A word in defence of hippies. Over the weekend, chastened, born-again vaccinator Ian Williams fronted a publicity drive for immunisation, after his child almost died from tetanus. Williams, a science graduate and food technologist, and his health worker wife, Linda, had previously refused to allow their children to get their recommended jabs.
"When it came to my kid's health," he said, "I let the hippy win. I should have let science win." Around 300 years after vaccinations for smallpox had been first introduced to Europe from the Ottoman Empire, he certainly should have let science win. But why suggest hippies were flat-earthers as well?
I was never a hippy myself. Beads and incense weren't my thing. And after years of listening to Auckland University lecturers drone on, I had no wish to rush to India to sit at the feet of yet more gurus. But travelling overland to Europe at the time, we travelled the same roads, caught the same local buses, stayed at the same four rupees-a-day hotels, and swapped information. Like where to update one's vaccinations.
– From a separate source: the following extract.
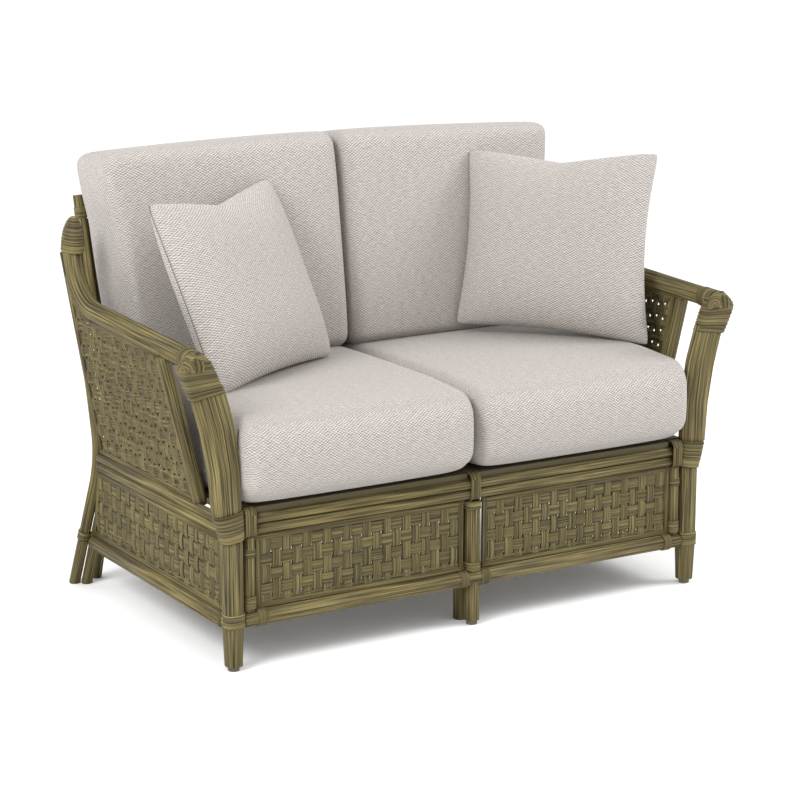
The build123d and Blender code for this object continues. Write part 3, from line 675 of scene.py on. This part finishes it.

Which is how I ended up in a Russian medical centre on the outskirts of Kabul one freezing morning with assorted hippies, facing a nurse with the demeanour and build of one of her country's then famous shot-putters. She wielded a syringe that could have euthanased a wild elephant at 10 paces. But in my mind, and that of my hippy mates, the fear of catching cholera kept us there.
The Williams' conversion to vaccination came as a result of a face-to-face encounter with tetanus. When my schoolmates and I lined up to receive the miraculous new polio vaccine, there was no dissent that I can recall. We knew the alternative. He clattered around the asphalt playground with one leg encased in heavy metal calipers.